EXERCISE BRIEF: Within the data that follows, set down exactly the lines from the one containing "brake_arm();" through the one containing "# stands round", both ends included.
* start *
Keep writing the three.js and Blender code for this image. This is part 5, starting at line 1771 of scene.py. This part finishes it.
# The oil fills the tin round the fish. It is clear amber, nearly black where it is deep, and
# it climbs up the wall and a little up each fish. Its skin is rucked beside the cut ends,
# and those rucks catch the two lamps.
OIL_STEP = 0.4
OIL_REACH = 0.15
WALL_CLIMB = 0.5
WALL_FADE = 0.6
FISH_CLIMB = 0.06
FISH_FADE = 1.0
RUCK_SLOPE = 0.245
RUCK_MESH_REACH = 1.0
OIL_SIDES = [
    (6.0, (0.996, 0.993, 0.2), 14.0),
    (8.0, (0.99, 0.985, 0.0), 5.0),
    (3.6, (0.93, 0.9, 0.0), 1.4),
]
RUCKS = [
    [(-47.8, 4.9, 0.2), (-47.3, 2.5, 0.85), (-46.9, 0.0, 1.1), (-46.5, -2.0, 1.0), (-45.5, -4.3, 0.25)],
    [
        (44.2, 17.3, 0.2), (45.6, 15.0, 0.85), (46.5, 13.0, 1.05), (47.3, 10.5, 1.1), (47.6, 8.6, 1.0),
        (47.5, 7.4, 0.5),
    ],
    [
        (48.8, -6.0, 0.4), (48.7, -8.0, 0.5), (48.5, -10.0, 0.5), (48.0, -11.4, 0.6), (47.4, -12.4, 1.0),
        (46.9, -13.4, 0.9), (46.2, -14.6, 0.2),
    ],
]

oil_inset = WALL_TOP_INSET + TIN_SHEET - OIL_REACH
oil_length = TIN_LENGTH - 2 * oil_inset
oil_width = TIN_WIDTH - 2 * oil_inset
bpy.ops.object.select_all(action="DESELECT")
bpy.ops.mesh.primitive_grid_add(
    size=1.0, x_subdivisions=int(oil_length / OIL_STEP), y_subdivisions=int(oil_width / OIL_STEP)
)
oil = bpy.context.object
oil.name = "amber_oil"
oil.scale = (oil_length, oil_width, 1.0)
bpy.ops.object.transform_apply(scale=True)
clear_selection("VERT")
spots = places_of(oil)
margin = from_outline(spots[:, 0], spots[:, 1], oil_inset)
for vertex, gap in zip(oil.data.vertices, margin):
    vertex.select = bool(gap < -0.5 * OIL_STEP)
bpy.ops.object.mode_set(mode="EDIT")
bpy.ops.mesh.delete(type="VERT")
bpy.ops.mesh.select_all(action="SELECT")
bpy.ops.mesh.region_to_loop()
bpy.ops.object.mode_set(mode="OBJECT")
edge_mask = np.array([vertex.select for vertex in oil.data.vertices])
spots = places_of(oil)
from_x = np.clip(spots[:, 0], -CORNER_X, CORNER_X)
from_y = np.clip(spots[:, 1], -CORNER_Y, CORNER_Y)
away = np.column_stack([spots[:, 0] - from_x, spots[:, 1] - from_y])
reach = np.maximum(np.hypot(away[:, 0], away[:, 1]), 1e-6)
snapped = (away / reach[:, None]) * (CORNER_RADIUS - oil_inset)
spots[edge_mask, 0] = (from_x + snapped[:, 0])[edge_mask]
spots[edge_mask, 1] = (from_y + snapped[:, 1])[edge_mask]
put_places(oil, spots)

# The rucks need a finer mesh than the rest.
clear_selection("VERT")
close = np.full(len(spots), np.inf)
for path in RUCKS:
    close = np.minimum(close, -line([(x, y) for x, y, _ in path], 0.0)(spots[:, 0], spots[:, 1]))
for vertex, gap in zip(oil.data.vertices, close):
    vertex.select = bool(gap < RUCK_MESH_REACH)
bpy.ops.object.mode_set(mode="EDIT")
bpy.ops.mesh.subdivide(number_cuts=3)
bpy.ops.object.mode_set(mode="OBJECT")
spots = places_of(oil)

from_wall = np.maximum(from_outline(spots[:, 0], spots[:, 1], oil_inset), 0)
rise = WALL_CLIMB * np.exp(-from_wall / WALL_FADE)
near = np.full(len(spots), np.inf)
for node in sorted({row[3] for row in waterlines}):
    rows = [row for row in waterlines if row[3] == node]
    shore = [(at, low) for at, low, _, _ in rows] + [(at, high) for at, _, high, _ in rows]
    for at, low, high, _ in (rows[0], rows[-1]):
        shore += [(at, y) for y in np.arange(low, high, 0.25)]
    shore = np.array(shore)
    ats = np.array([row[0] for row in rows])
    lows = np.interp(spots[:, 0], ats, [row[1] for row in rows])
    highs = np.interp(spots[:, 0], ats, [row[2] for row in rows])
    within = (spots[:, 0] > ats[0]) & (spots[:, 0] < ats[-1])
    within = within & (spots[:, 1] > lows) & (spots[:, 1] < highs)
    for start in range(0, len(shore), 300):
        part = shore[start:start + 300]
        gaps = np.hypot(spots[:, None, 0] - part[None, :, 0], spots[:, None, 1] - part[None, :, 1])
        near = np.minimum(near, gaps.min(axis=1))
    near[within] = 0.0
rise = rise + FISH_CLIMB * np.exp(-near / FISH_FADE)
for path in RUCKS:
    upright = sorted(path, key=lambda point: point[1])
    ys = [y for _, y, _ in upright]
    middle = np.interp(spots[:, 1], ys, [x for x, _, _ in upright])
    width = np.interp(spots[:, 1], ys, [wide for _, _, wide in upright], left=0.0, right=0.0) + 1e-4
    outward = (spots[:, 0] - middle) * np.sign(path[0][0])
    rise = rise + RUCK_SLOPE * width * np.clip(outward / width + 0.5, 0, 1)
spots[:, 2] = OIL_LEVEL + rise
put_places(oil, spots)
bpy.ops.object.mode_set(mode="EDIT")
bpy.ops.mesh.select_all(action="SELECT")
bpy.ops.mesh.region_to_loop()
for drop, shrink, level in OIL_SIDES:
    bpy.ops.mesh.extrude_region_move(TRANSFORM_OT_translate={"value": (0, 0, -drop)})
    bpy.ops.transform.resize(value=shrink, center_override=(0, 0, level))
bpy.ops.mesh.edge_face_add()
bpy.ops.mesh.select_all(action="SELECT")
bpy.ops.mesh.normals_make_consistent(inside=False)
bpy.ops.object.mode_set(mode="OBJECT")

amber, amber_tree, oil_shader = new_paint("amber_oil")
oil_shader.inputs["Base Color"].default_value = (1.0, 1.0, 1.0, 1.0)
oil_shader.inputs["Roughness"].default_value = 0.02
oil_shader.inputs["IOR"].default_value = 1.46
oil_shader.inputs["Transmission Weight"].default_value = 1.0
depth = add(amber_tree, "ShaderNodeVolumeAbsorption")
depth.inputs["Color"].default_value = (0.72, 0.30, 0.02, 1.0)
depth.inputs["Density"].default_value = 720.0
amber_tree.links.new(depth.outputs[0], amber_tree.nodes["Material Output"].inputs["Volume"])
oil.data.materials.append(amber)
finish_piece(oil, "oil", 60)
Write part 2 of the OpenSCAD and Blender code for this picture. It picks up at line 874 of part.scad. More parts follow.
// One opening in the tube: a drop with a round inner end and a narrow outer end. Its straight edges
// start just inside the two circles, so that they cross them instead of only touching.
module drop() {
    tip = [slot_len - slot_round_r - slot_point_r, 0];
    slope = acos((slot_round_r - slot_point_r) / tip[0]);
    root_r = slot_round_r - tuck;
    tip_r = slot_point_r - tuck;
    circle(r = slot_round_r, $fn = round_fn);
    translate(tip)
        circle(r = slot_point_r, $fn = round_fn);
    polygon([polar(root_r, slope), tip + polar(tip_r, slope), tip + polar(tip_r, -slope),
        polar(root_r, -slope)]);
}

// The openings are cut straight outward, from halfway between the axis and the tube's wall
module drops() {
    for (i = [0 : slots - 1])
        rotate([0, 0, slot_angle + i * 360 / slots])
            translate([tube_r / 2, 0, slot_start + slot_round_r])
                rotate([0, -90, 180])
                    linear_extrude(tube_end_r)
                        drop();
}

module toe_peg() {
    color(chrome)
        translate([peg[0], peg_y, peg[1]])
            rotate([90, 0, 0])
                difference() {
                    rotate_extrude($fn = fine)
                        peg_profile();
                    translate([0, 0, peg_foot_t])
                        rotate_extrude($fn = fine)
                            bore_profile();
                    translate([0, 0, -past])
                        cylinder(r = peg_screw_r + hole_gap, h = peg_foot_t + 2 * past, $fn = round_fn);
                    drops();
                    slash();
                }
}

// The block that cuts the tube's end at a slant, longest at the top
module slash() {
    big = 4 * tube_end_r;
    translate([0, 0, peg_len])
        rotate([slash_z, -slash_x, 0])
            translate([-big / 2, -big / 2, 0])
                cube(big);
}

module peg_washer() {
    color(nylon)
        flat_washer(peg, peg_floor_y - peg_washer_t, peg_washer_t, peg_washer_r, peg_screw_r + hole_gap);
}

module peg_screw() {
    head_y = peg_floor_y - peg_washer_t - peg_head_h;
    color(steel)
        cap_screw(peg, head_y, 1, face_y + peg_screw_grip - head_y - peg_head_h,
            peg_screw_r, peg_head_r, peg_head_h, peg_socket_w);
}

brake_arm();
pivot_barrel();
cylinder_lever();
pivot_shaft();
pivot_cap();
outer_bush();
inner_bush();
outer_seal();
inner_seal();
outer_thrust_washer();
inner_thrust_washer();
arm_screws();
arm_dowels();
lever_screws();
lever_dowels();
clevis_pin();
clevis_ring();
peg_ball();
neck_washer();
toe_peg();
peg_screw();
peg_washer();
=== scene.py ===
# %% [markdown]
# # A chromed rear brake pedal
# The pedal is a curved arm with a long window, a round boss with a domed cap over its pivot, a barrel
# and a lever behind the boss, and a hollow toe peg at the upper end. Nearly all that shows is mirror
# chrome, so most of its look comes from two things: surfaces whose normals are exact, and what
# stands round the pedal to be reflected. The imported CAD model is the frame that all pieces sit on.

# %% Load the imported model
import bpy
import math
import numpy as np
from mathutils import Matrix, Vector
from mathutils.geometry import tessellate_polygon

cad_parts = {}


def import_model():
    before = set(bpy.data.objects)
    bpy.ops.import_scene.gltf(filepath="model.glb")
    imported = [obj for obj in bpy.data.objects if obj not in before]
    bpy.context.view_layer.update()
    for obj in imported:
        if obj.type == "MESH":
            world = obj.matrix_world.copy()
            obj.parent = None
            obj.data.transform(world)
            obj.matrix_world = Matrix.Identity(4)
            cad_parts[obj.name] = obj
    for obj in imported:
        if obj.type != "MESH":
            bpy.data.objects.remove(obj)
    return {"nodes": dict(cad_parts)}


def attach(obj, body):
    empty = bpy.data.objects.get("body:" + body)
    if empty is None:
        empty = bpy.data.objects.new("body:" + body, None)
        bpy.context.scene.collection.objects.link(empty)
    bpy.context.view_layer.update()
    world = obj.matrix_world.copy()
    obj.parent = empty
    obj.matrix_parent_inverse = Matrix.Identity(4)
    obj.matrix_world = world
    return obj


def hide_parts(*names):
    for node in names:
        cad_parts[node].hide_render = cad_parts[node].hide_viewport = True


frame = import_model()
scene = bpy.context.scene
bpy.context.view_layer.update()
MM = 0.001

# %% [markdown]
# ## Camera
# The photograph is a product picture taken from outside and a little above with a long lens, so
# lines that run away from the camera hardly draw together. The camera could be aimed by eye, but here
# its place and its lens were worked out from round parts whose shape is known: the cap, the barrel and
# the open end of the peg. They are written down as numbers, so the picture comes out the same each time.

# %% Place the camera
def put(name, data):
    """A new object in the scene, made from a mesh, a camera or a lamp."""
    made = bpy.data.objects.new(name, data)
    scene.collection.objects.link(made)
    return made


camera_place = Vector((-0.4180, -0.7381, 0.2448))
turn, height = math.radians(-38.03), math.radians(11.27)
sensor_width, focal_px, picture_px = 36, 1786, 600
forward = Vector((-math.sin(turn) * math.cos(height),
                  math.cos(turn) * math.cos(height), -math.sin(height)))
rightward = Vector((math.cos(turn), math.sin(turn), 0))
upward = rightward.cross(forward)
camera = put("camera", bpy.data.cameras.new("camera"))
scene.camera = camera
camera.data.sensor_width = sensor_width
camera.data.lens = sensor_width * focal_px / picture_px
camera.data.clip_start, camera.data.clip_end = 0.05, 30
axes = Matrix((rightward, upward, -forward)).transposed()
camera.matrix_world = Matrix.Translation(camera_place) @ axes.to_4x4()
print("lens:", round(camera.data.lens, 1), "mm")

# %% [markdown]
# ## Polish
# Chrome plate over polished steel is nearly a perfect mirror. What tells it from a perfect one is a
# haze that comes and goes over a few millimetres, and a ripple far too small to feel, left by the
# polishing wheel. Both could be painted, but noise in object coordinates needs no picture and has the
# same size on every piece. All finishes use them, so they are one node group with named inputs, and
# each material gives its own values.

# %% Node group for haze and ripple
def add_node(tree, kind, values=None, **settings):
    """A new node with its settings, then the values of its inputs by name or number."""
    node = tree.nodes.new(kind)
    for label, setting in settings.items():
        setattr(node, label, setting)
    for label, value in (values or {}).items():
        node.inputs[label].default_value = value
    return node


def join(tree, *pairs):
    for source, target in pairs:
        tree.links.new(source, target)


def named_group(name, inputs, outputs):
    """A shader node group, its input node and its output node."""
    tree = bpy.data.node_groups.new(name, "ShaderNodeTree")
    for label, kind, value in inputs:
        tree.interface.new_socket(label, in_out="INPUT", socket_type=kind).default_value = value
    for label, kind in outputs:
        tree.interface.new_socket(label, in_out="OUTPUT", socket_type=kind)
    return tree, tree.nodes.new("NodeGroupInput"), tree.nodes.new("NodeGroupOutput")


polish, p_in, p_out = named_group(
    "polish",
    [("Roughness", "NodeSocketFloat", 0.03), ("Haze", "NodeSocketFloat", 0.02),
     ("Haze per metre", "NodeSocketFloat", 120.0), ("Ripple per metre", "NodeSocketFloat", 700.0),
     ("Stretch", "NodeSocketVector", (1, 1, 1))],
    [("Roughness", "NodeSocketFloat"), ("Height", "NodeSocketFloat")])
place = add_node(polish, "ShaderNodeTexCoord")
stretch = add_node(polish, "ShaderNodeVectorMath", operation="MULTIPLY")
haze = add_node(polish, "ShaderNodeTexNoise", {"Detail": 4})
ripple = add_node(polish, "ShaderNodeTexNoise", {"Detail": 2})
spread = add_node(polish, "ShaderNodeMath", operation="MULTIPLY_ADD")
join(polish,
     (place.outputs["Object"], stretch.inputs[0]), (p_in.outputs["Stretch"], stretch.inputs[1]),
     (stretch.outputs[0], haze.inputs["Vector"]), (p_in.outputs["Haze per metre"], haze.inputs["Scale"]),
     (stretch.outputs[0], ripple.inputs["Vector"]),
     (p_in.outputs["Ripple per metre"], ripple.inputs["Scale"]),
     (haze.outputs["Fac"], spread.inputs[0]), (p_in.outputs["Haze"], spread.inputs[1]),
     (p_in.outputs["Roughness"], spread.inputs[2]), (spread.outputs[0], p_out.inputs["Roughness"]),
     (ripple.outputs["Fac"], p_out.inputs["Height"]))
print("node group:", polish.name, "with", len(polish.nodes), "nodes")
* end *
EXERCISE RESULT:
brake_arm();
pivot_barrel();
cylinder_lever();
pivot_shaft();
pivot_cap();
outer_bush();
inner_bush();
outer_seal();
inner_seal();
outer_thrust_washer();
inner_thrust_washer();
arm_screws();
arm_dowels();
lever_screws();
lever_dowels();
clevis_pin();
clevis_ring();
peg_ball();
neck_washer();
toe_peg();
peg_screw();
peg_washer();
=== scene.py ===
# %% [markdown]
# # A chromed rear brake pedal
# The pedal is a curved arm with a long window, a round boss with a domed cap over its pivot, a barrel
# and a lever behind the boss, and a hollow toe peg at the upper end. Nearly all that shows is mirror
# chrome, so most of its look comes from two things: surfaces whose normals are exact, and what
# stands round the pedal to be reflected. The imported CAD model is the frame that all pieces sit on.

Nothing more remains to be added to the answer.